── Source excerpt ──

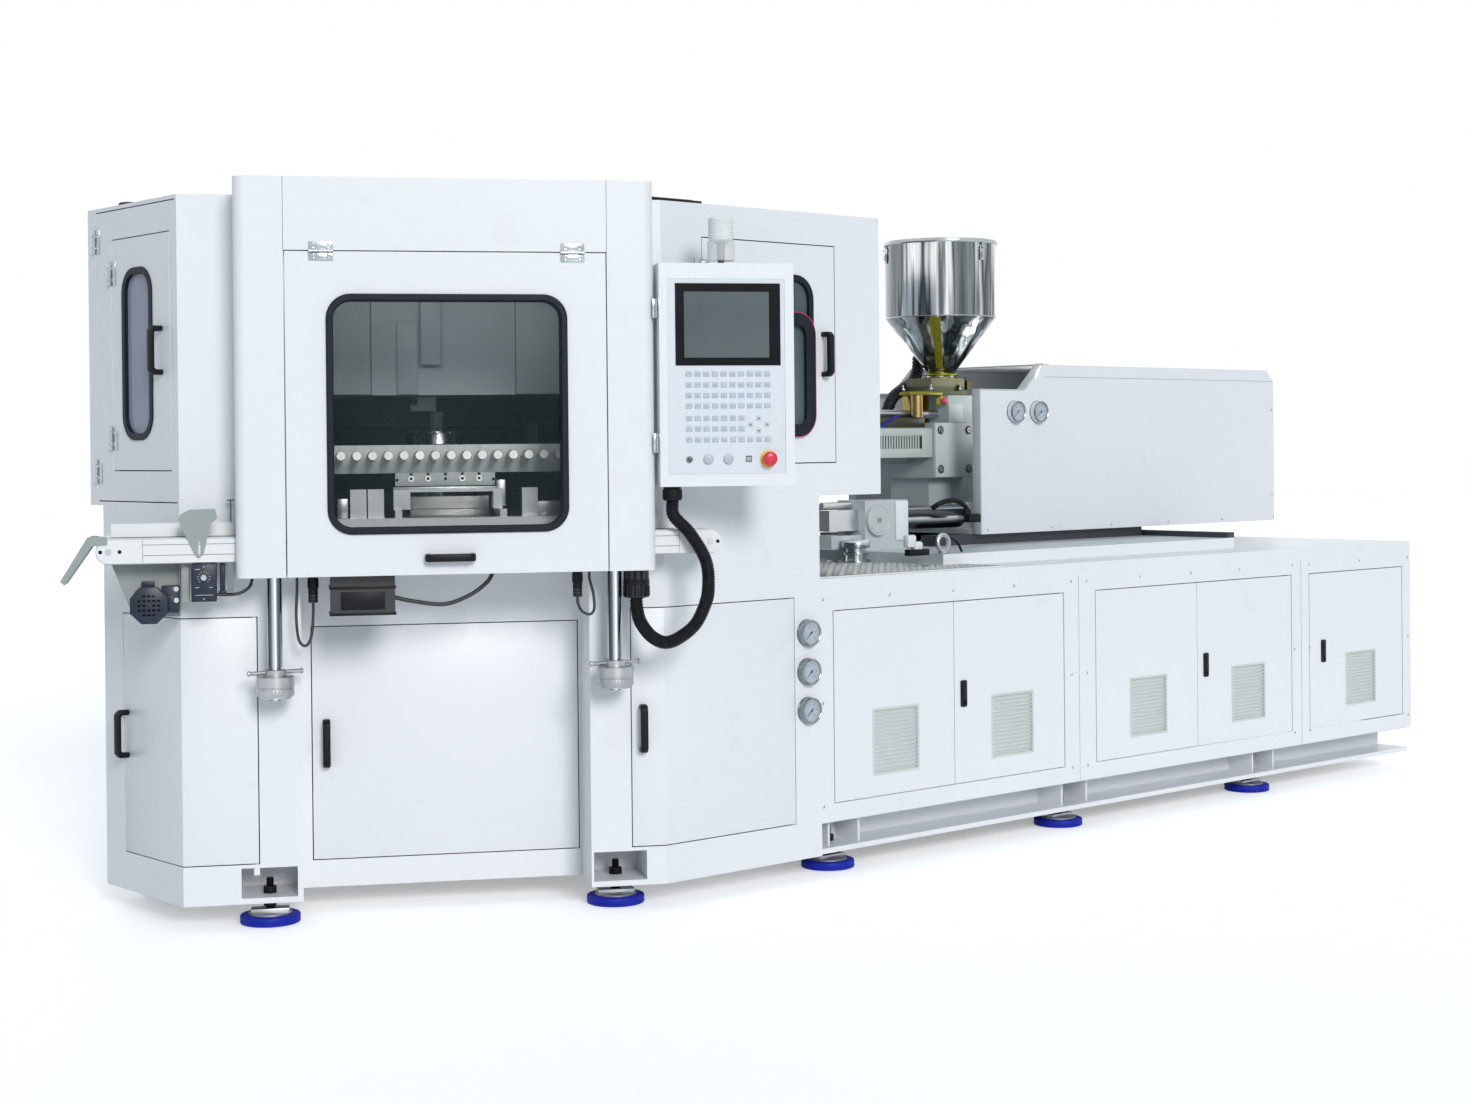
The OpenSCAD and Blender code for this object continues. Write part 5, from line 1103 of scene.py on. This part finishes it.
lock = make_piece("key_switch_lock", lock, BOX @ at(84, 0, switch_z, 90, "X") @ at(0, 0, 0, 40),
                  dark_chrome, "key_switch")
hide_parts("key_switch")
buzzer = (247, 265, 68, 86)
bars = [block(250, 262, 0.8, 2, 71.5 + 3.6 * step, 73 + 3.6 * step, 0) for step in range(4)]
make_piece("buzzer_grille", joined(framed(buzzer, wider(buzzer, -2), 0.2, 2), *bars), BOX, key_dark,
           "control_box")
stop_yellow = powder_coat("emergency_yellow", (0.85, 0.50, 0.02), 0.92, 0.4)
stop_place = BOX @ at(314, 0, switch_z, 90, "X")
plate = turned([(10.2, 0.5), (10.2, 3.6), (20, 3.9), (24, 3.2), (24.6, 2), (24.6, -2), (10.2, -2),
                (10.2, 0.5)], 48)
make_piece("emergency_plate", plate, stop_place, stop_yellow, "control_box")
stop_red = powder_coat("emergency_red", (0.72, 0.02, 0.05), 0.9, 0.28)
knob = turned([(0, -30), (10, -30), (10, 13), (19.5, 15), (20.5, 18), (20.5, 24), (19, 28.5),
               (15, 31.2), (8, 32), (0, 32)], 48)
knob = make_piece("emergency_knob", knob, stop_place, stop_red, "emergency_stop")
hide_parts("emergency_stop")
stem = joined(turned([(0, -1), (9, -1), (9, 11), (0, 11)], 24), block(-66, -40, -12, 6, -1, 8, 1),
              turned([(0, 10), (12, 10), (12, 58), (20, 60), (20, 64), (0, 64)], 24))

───

# [Task directions]
Copy out the whole listing exactly; please set it all down.

# [Exercise response]
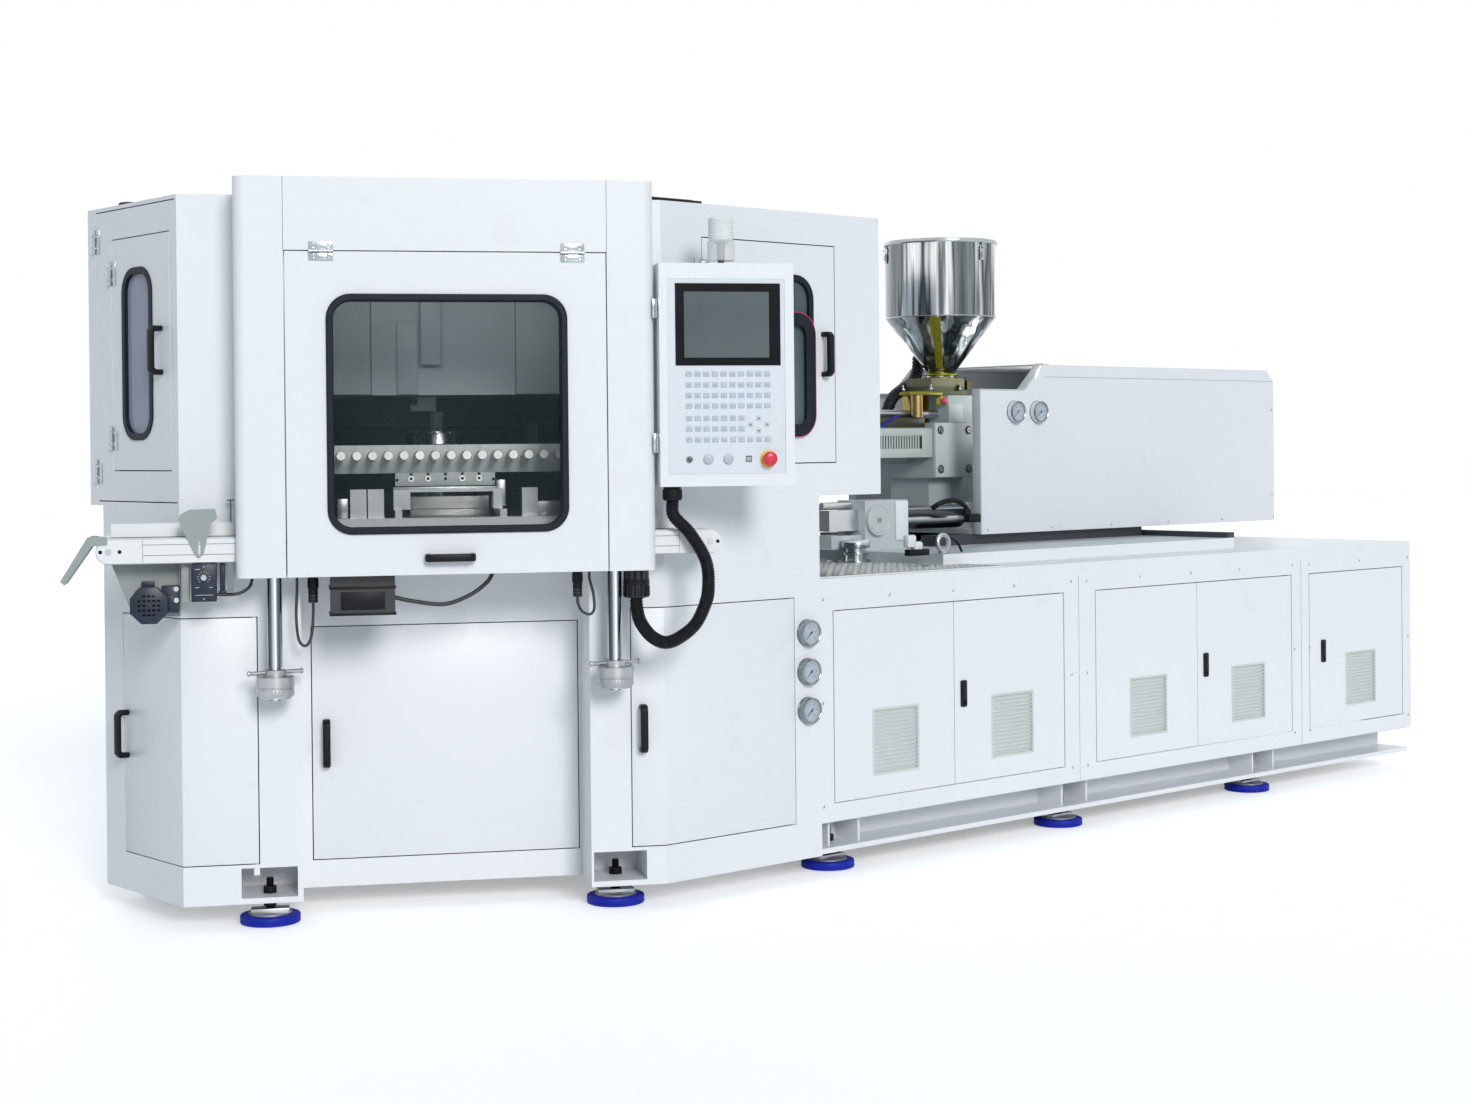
The OpenSCAD and Blender code for this object continues. Write part 5, from line 1103 of scene.py on. This part finishes it.
lock = make_piece("key_switch_lock", lock, BOX @ at(84, 0, switch_z, 90, "X") @ at(0, 0, 0, 40),
                  dark_chrome, "key_switch")
hide_parts("key_switch")
buzzer = (247, 265, 68, 86)
bars = [block(250, 262, 0.8, 2, 71.5 + 3.6 * step, 73 + 3.6 * step, 0) for step in range(4)]
make_piece("buzzer_grille", joined(framed(buzzer, wider(buzzer, -2), 0.2, 2), *bars), BOX, key_dark,
           "control_box")
stop_yellow = powder_coat("emergency_yellow", (0.85, 0.50, 0.02), 0.92, 0.4)
stop_place = BOX @ at(314, 0, switch_z, 90, "X")
plate = turned([(10.2, 0.5), (10.2, 3.6), (20, 3.9), (24, 3.2), (24.6, 2), (24.6, -2), (10.2, -2),
                (10.2, 0.5)], 48)
make_piece("emergency_plate", plate, stop_place, stop_yellow, "control_box")
stop_red = powder_coat("emergency_red", (0.72, 0.02, 0.05), 0.9, 0.28)
knob = turned([(0, -30), (10, -30), (10, 13), (19.5, 15), (20.5, 18), (20.5, 24), (19, 28.5),
               (15, 31.2), (8, 32), (0, 32)], 48)
knob = make_piece("emergency_knob", knob, stop_place, stop_red, "emergency_stop")
hide_parts("emergency_stop")
stem = joined(turned([(0, -1), (9, -1), (9, 11), (0, 11)], 24), block(-66, -40, -12, 6, -1, 8, 1),
              turned([(0, 10), (12, 10), (12, 58), (20, 60), (20, 64), (0, 64)], 24))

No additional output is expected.